Jonathan Williams, an associate professor of economics at the University of North Carolina at Chapel Hill, said if senators and other politicians want something to be done, “then maybe the federal government should be subsidizing people to get out.”

“We want the carriers to do everything they can and get in there and get as many people out as they can. The question is, how are they going to pay for it and who is going to pay for that?” Williams said. Politicians “want the response but they don’t want to pay for it, and that’s just not the way the world works.”

Surry also said “there’s maybe an argument, if you’re going to introduce some sort of regulation or coordination, why doesn’t FEMA get involved?” Looking back to the days before airline deregulation when prices were fixed, “maybe you could think of some sort of disaster relief system,” he said.

One airline has already announced that it expects a financial toll from Hurricanes Harvey and Irma, which caused thousands of flight cancellations.

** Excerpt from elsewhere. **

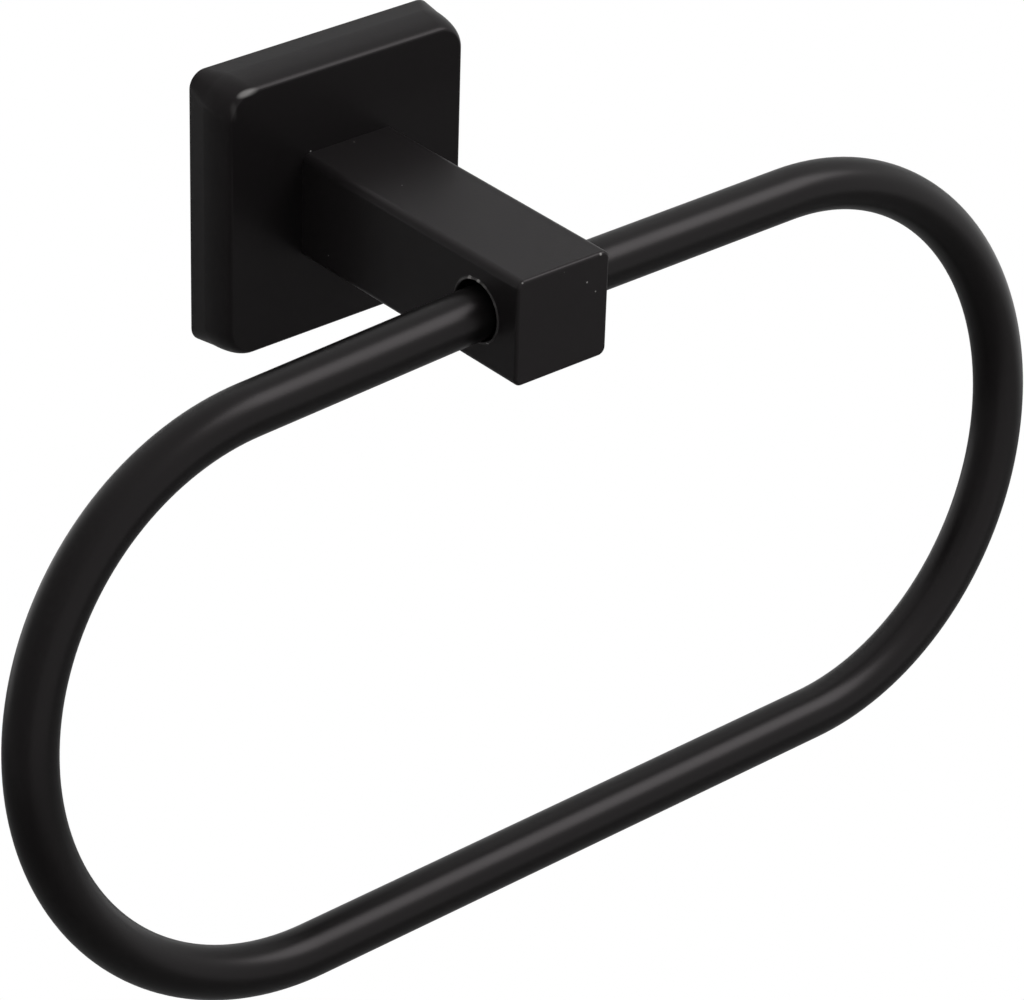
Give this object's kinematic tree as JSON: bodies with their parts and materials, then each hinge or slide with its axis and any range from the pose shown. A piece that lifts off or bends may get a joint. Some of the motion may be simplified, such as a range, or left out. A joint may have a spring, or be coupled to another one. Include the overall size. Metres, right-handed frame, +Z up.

Southwest Airlines CEO Gary Kelly said he expects $40 million to $60 million in financial impact from Hurricane Harvey, and similar impact from Hurricane Irma.

Blumenthal and Markey, the senators who wrote the letter seeking an investigation into price gouging, wrote in their letter: “Airlines certainly have a right to a reasonable return for services rendered and vagaries in pricing are to be expected; but airline have no right to impose exorbitant, unfair prices on Americans simply trying to get out of harm’s way.”